The Fed’s balance sheet has grown by leaps and bounds since the 2008 crisis, and ongoing high (or even rising) inflation would make retiring in 2022 a mistake.
4) The wealth divide has never been larger. A lot of the money for quantitative easing went to rich people! The wealth divide is about social unrest — what we see on the news every day.
We’ve covered this in the past. See Wolf Richter’s wealth disparity monitor for details.
5) We’ve never had so many people in the Risk Zone simultaneously.

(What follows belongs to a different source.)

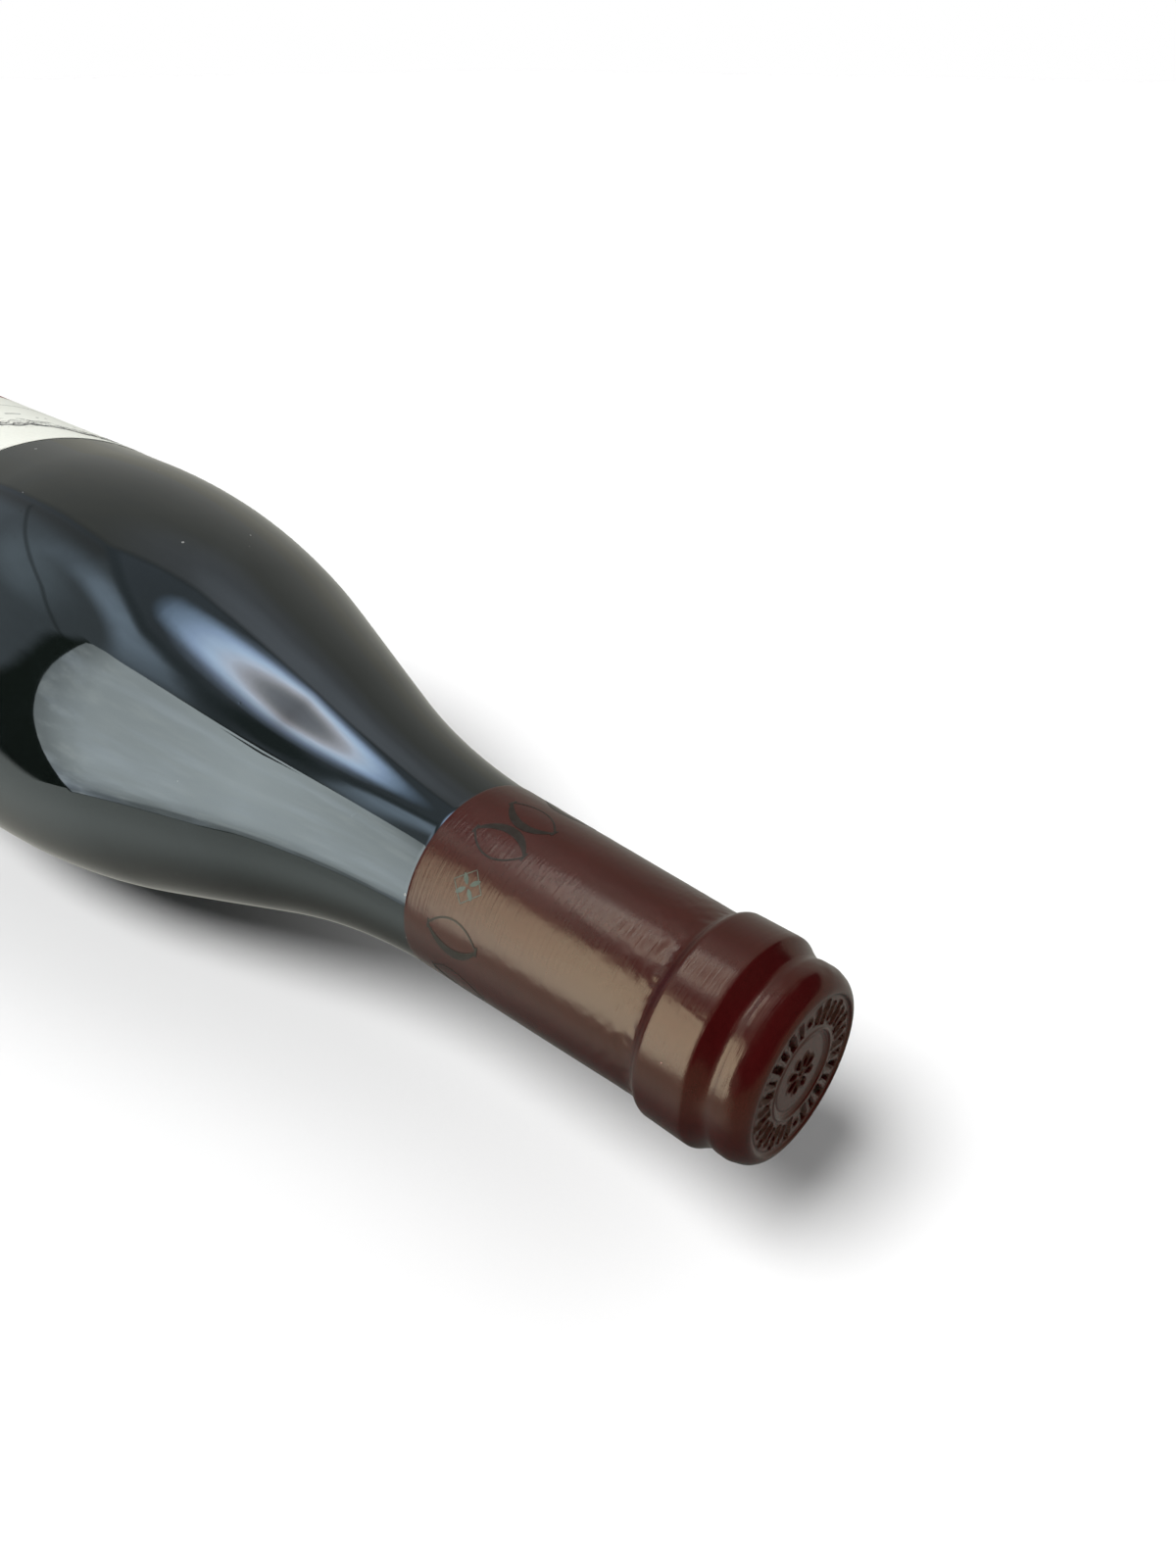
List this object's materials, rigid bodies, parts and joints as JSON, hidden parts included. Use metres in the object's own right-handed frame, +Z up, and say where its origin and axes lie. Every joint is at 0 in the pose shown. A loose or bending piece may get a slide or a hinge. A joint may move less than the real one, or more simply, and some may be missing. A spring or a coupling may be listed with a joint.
{
  "type": "wine bottle",
  "caption": "Dark glass wine bottle with sloping shoulders, burgundy capsule and cream label, lying on its side.",
  "frame": {"origin": "on the surface the bottle lies on, under the middle of the bottle", "axes": "+X along the bottle towards its mouth, +Z up"},
  "size_m": [0.296, 0.0822, 0.082],
  "materials": {
    "glass": "very dark green glass, full, glossy",
    "capsule": "satin burgundy foil",
    "label": "uncoated cream paper"
  },
  "bodies": {
    "root": {"bottle": "glass", "capsule": "capsule", "label": "label"}
  },
  "joints": []
}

The “Risk Zone” that Surz mentioned is the five- to 10-year period that bookends the years before and after your actual retirement date. The major concern has to do with “sequence risk,” or being confronted with a steep market downturn early on in retirement that forces retirees to draw down their savings at the worst possible time (after stock prices have cratered).

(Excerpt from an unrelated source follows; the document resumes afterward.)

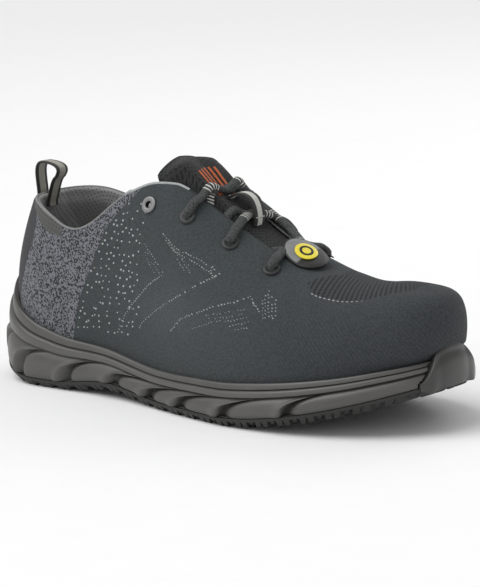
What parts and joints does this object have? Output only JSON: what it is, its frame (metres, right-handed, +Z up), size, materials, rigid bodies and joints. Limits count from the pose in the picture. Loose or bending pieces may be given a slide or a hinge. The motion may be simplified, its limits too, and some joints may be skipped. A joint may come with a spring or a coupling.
{
  "type": "safety sneaker",
  "caption": "Right-foot low safety sneaker with a charcoal knit upper, scalloped foam midsole, lugged rubber tread, toe guard, laces and a heel pull loop.",
  "frame": {"origin": "on the floor under the heel, at the middle lug of the heel's tread, on the shoe's middle line", "axes": "+X towards the toe, +Z up, -Y the outer (lateral) side of this right shoe"},
  "size_m": [0.3052, 0.1134, 0.1284],
  "materials": {
    "knit": "fine knitted textile, matt, speckled light grey at the heel",
    "foam": "moulded foam with a satin skin",
    "rubber": "moulded rubber, satin",
    "mesh": "black spacer mesh",
    "lining": "grey lining cloth, matt",
    "cord": "round woven lace with white flecks",
    "webbing": "woven tape with a pale middle and dark edges",
    "ring": "satin grey eyelet",
    "tag": "smooth moulded tag, silver grey to black",
    "disc": "plain yellow disc"
  },
  "bodies": {
    "root": {"upper": "knit", "midsole": "foam", "outsole": "rubber", "toe_guard": "rubber", "insole": "lining", "tongue": "mesh", "eyelet_outer_1": "ring", "eyelet_outer_2": "ring", "eyelet_outer_3": "ring", "eyelet_outer_4": "ring", "eyelet_inner_1": "ring", "eyelet_inner_2": "ring", "eyelet_inner_3": "ring", "eyelet_inner_4": "ring", "lace_top": "cord", "lace_middle": "cord", "lace_low": "cord", "lace_keeper": "webbing", "throat_tag": "tag", "tag_disc": "disc", "heel_loop": "webbing"}
  },
  "joints": []
}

Thanks to out of control inflation, holding cash-like to avoid financial ruin during a market correction won’t be as safe as it once might have been.
Surz certainly gives us retirement savers a lot to think about. But the main question to ponder is: What can you do now to make your “risk zone” less risky?

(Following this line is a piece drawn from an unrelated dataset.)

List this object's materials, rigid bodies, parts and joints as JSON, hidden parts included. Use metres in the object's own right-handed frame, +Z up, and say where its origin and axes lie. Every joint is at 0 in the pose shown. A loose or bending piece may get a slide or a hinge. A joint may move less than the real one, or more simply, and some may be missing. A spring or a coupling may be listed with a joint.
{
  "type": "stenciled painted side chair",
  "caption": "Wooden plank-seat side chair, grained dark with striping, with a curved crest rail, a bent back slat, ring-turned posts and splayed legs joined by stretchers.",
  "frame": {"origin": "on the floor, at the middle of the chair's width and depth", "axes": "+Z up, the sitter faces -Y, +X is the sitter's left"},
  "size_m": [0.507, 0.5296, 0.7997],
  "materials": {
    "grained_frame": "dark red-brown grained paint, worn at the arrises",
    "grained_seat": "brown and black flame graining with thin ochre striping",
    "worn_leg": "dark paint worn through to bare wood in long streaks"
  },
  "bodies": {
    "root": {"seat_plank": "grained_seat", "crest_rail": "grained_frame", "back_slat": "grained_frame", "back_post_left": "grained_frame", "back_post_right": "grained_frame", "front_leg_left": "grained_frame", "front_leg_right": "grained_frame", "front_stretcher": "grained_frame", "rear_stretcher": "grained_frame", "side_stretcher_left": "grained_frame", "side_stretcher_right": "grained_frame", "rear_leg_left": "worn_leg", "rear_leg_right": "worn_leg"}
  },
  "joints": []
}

Consider how safe your safe haven really is
With inflation transitioning from “on the rise” to becoming a crisis, your asset allocation is something you might want to examine closely.
Surz thinks you should at least “examine the risk you’re taking,” and to consider shifting to a safer approach. Right now, he defines investing safely as:
Treasury Inflation Protected Securities — TIPS — precious metals, maybe even cryptocurrencies, commodities, farmland.
It is quite possible that at some point, there won’t be any choice but to move out of cash and into “safe haven” assets like physical gold and silver, or another inflation-resistent investment.
Regardless of what you choose, remember one thing: Diversifying your savings into your safe-haven investment of choice is best done now, before the fire alarm goes off. Before everyone else is panicking toward the exits. Those who choose to take their chances standing with the herd risk getting trampled.
It’s far more prudent to prepare yourself and your family’s financial future a month or even a year too early than a single day too late.